Tuntas sudah kertas keberapa puluh yang kumasukkan kembali ke dalam kotak. Kubiarkan saja kertas-kertas itu berserakan di dalam kotak. Cerminan hatiku. Penuh kepingan cerita, serpihan rasa, potongan momen, yang tercecer tentangmu. Kututup rapi kotak.

Utas pita ungu yang tergeletak di sampingnya segera kuraih. Ah, pita pemanis, batinku sambil tersenyum. Bukan warna kesukaanmu, juga bukan kesukaanku. Kotak berpita ini bukan lagi bicara tentang aku atau kamu. Kotak berpita ini bicara kita. Perpaduan rasaku tentangmu, perpaduan pikirku tentangmu. Jadi aku tidak harus menghijaukan atau membirukan pitanya supaya salah satu senang. Seperti katamu, menyayangi seseorang itu tidak cukup hanya dengan membiarkan diri dicintai, atau mencintai saja. Tidak buruk juga seandainya ungu adalah perpaduan hijau dan biru.  

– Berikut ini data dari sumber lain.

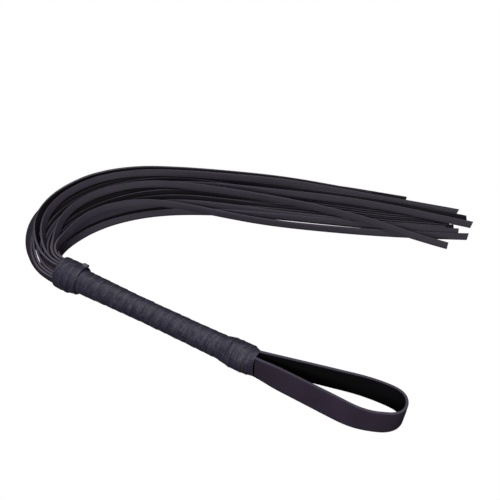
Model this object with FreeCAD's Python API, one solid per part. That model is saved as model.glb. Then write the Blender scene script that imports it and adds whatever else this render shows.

Kertas di atas kotak itu berwarna putih. Ada inisial di sana. Bukan inisial namamu. Inisial nama orang lain, sebab kucomot itu dari kertas hadiah undangan pernikahan anaknya ayahku. Lagipula bukan inisialnya yang ingin kuceritakan. Melainkan gambarnya. Gambarnya abstrak, gambar hitam putih. Sederhana, karena aku tidak bisa menggambar yang konkrit dan berwarna. Gambar yang sama abstraknya dengan isinya, sama acaknya dengan isinya, sama tidak jelasnya dengan pemiliknya. Keabstrakan, keacakan, dan ketidakjelasan yang hanya bisa dibagi denganmu.

Merangkaimu hari ini sudah hampir selesai. Besok lusa, kita serahkan saja pada kehendak semesta. Apakah ia mengizinkanku merangkaimu dari deras angin yang membawa pergi hujan, atau lewat bisik kepak burung gereja yang menghampiri remah roti, atau mungkin juga dari riak air di kolam yang dibelah ikan-ikan. Kuserahkan saja skenarionya pada esok. Sama halnya dengan menyerahkan harapan untuk menemuimu sekali lagi tanpa harus menuntut waktu mengabulkannya.

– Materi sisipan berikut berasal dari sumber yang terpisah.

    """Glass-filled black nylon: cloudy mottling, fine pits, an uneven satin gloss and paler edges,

Untaian kata dan rasa yang tidak saling memaksa menjadi lebih indah ketika mengukirmu. Bagaimanapun aku membutuhkan keduanya untuk merangkaimu. Kamu sudah memenuhi hari dan hatiku paling tidak untuk tiga jam ini. Sejak pertemuan tadi, perpisahan tadi, hingga kurapatkan simpul pita ungu itu, yang kemudian kubuka lagi sebab tiba-tiba saja menyeruak “Love is all around, when you’re around.